17. Ou seja, e como primeira conclusão, demonstrado fica que os Recorrentes ora Reclamantes suscitaram, quer nas Alegações e Conclusões do Recurso de Apelação por si interposto para o Tribunal da Relação de Évora, quer nas Alegações e Conclusões das Contra-alegações de Recurso de Revista para o Supremo Tribunal de Justiça, a questão de constitucionalidade que ora pende perante este Tribunal Constitucional.' Uma vez que a transcrição em itálico incluída no ponto 16 da reclamação já reproduz os pontos 84 e 85 das contra-alegações de recurso de revista para o Supremo Tribunal de Justiça e as conclusões indicadas sintetizam o modo como a questão de constitucionalidade foi abordada pelos reclamantes, transcrevem-se seguidamente, as invocadas conclusões das alegações do recurso de apelação para o Tribunal da Relação de Évora (BB a DD) e das contra-alegações do recurso de revista para o Supremo Tribunal de Justiça (N a S), aliás em parte já transcritas no relatório:
'BB. A decisão impugnada viola regras imperativas de competência ratione materiae pois constitui atribuição ao Embargado de um direito de reserva na qualidade de‘rendeiro’, violando os artªs 20º e 49º da Lei 109/88 de 26 de Setembro, como alegado nos artºs 118º a 124º destas Alegações.
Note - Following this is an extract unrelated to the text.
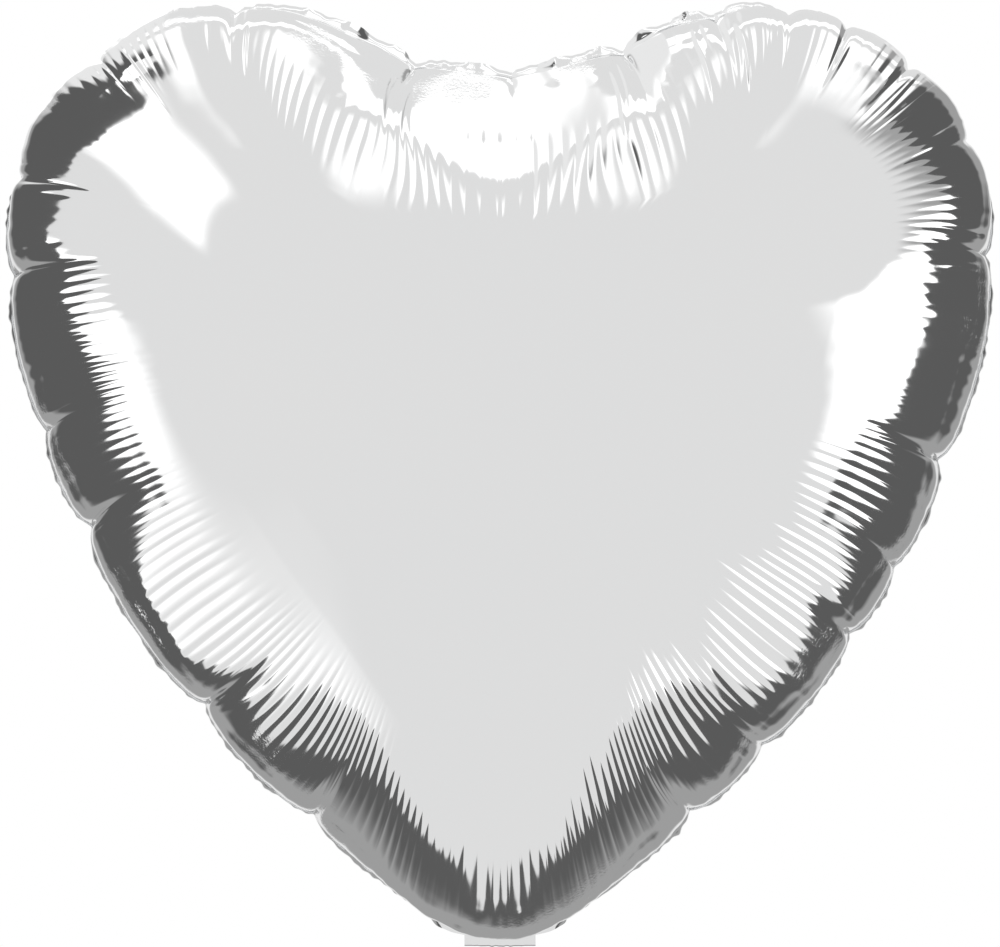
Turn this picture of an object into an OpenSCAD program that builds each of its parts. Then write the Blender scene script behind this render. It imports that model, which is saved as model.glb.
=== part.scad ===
// Heart-shaped foil balloon: two film panels welded round the edge, a flat
// self-sealing valve standing up inside from the neck, and an inflation tail.
// X is the width, the front panel faces -Y, and Z is up. The origin is the middle
// of the neck, on the line where the tail folds.

/* [Inflated heart] */
// Width across the lobes, over the welded edge
heart_w = 380; // [320:1:460]
// Height from the fold at the neck to the top of the lobes
heart_h = 359; // [290:1:435]
// Thickness front to back at the fullest point
heart_t = 184; // [120:1:224]
// Distance from the centre line to the top of each lobe
lobe_x = 98; // [80:1:120]
// Depth of the notch between the lobes
notch_drop = 25; // [15:1:35]
// Height of the lobe tops above the widest line
lobe_rise = 93; // [75:1:112]
// Height of the widest line above the fullest point
crown_drop = 66; // [50:1:80]
// Width of the blunt tip, where the flanks turn in to the neck
tip_w = 48; // [42:1:60]
// Height of the blunt tip's corners above the fold
tip_h = 8; // [6:0.5:12]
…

CC. Estamos em face de uma decisão de um Tribunal Comum que se substitui à Administração na prática de acto que a esta estava por lei reservado (até pela CRP), como sempre foi aceite pelo ora Apelado e pelo Tribunal a quo. DD. Mesmo que assim se não entenda, sempre caberia reconhecer competência aos Tribunais Comuns mas apenas e só em sede de processo declarativo, não em sede executiva, sob pena de se violarem os artºs 20º e 49º da Lei nº 109/88, os artºs
3º, 114º e 205º CRP e ainda os artºs 2º, 4º, 460º e 465º CPC (preenche-se a situação dos atrºs 101º, 102º, 105º, 288º, nº1 al. a) e 474º, nº1 al. b) ex vi do artº 801º todos do CPC).'
'N. Ao invés o acto legislativo confere um direito ao renascimento de uma posição jurídica, que só após ser reconhecida (administrativamente), poderá ser executada! O. Defender o inverso será violar o disposto nos artigos 20º e 49º da Lei n.º
109/88 e 46º b) e 50º do CPC. P. A posição sustentada pelo Recorrente sob as alíneas c) e d) das suas Alegações, além de violar directamente as disposições legais da Reforma Agrária, viola ainda as regras imperativas de competência jurisdicional ratione materiae.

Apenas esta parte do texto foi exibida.